**Exercise aim:**
Reproduce, please, only the lines from the first line below to the line containing "return joined([glass, stem]).cut(make_roof())", inclusive.

**Source material:**
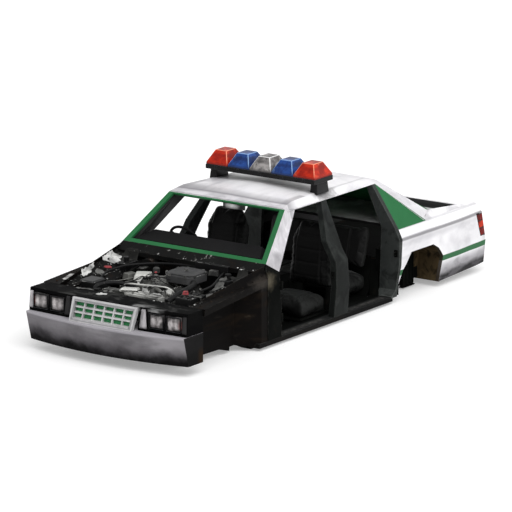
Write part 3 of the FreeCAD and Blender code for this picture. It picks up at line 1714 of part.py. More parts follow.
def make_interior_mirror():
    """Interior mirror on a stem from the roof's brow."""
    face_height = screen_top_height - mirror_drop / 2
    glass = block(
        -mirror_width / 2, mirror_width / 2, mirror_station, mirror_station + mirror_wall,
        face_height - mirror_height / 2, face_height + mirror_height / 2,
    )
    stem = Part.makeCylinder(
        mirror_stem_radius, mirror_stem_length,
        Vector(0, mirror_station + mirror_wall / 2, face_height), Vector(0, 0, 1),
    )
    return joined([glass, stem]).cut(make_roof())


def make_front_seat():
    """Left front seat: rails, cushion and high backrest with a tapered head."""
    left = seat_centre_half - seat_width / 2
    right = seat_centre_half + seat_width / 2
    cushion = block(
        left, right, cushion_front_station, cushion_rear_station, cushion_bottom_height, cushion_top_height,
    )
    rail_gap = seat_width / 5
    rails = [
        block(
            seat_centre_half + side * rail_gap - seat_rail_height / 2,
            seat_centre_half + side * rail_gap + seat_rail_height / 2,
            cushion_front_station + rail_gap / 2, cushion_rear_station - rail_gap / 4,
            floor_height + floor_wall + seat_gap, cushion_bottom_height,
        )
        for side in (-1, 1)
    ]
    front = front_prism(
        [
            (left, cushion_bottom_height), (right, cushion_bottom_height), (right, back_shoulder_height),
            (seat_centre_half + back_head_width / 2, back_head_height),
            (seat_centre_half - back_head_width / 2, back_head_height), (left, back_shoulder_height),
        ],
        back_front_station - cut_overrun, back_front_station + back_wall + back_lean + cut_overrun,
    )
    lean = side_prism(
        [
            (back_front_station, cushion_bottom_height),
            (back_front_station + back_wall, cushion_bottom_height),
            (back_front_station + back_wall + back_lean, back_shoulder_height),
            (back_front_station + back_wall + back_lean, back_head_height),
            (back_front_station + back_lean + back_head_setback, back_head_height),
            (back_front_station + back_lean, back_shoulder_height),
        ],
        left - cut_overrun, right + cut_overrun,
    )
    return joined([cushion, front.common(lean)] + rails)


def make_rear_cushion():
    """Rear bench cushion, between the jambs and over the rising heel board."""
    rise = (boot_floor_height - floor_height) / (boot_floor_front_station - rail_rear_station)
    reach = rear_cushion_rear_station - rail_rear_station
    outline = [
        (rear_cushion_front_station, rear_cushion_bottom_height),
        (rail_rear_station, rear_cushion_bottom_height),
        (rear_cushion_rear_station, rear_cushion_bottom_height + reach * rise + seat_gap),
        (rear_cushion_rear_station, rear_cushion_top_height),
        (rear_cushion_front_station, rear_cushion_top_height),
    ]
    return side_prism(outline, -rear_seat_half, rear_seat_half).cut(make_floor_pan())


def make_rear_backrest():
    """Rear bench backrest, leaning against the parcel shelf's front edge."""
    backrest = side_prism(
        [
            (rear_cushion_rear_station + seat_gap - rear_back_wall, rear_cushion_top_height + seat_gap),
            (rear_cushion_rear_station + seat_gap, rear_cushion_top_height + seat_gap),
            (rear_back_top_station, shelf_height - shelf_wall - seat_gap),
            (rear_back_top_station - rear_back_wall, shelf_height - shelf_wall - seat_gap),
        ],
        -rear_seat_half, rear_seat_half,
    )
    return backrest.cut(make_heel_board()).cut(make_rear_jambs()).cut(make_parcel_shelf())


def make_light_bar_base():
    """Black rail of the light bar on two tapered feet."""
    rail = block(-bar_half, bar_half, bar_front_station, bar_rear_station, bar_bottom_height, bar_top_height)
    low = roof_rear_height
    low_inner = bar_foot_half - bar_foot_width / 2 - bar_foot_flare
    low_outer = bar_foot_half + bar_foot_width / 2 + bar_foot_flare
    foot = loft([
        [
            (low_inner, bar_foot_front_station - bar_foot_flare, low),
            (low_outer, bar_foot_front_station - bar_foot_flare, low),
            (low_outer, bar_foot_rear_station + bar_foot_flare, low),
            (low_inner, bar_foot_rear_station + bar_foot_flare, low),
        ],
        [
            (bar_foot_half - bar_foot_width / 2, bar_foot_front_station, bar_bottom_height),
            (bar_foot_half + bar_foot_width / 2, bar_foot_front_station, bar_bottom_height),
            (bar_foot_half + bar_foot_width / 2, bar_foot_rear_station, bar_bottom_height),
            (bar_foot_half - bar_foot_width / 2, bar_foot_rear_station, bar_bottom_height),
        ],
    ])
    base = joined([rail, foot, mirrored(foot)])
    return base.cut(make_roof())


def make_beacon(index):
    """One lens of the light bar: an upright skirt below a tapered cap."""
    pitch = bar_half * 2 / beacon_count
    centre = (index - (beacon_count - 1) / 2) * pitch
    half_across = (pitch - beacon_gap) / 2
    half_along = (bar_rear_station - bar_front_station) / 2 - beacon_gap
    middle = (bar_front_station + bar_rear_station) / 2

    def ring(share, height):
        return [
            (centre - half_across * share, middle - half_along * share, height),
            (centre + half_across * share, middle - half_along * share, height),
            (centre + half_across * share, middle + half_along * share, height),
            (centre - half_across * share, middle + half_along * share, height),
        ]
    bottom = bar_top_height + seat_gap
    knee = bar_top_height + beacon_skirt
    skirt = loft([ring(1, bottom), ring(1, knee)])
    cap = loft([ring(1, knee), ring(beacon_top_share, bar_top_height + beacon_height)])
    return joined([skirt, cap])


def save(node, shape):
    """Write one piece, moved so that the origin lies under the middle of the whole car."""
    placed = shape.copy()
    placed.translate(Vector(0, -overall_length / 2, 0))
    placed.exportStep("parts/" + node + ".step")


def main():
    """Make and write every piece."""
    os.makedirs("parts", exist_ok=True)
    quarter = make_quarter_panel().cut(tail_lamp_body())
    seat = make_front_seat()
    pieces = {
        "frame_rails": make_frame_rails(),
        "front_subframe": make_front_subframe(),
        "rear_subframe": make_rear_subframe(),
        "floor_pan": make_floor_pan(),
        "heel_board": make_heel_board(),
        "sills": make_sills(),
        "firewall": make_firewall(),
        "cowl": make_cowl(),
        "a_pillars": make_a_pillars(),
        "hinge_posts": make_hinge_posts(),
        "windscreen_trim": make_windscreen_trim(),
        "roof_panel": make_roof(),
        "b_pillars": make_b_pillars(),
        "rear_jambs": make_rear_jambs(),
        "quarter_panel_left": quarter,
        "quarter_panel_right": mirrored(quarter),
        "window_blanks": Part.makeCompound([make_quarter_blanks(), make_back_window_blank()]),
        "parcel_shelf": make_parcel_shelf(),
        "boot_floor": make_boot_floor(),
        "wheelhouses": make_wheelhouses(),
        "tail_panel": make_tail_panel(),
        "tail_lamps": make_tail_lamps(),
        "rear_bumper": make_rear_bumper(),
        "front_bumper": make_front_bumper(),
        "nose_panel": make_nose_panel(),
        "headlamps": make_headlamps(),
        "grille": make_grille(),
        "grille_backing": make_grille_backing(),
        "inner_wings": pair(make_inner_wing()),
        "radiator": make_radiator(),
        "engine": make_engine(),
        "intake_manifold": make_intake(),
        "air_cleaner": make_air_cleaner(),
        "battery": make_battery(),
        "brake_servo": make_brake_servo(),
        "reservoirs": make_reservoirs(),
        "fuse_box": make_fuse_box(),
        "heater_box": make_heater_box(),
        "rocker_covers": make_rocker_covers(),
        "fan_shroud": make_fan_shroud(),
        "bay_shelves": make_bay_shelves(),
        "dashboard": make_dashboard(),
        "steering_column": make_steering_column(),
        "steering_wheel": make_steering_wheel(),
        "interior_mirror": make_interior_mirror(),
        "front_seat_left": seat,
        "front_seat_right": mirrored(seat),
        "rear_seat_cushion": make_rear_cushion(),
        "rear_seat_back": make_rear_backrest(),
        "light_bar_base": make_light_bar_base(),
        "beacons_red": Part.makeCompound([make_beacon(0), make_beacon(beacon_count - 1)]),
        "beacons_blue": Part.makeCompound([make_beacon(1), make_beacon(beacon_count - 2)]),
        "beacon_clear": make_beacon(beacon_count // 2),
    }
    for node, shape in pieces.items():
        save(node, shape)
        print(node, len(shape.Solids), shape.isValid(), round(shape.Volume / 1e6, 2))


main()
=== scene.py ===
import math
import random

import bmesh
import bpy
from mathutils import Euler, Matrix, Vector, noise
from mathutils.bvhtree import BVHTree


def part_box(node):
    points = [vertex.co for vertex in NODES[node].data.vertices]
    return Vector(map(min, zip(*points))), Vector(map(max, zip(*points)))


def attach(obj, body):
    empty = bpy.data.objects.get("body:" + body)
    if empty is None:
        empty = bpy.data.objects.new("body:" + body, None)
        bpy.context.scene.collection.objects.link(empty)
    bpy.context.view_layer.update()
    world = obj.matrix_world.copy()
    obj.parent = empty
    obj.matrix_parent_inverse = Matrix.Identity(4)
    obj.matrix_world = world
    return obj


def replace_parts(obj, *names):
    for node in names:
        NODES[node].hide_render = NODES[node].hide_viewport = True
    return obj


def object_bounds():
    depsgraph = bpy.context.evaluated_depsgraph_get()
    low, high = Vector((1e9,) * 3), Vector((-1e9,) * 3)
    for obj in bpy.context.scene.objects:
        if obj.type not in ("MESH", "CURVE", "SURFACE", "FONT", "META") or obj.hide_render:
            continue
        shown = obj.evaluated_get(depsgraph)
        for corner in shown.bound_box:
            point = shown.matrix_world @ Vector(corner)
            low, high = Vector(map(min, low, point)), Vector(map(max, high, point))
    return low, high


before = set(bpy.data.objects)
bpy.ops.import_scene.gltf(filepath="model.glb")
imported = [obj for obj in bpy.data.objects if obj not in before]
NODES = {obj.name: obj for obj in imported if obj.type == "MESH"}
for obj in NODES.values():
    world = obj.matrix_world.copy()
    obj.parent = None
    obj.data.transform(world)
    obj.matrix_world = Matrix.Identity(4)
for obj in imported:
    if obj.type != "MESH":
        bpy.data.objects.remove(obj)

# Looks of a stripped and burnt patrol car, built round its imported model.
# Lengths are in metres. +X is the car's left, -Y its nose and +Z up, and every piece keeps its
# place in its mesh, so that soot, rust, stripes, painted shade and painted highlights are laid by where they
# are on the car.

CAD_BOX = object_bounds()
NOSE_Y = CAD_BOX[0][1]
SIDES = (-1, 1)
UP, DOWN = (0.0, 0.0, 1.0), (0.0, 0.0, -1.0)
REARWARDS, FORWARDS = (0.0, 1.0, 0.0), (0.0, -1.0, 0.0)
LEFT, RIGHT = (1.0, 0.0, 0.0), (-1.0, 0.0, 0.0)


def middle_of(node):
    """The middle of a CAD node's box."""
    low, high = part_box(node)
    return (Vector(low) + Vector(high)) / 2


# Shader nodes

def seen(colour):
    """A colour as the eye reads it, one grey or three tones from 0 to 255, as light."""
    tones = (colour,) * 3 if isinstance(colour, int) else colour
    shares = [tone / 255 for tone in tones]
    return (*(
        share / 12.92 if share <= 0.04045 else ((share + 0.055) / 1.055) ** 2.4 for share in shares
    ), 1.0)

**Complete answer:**
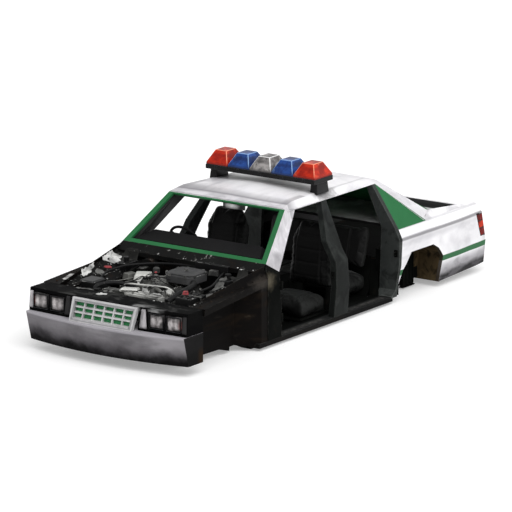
Write part 3 of the FreeCAD and Blender code for this picture. It picks up at line 1714 of part.py. More parts follow.
def make_interior_mirror():
    """Interior mirror on a stem from the roof's brow."""
    face_height = screen_top_height - mirror_drop / 2
    glass = block(
        -mirror_width / 2, mirror_width / 2, mirror_station, mirror_station + mirror_wall,
        face_height - mirror_height / 2, face_height + mirror_height / 2,
    )
    stem = Part.makeCylinder(
        mirror_stem_radius, mirror_stem_length,
        Vector(0, mirror_station + mirror_wall / 2, face_height), Vector(0, 0, 1),
    )
    return joined([glass, stem]).cut(make_roof())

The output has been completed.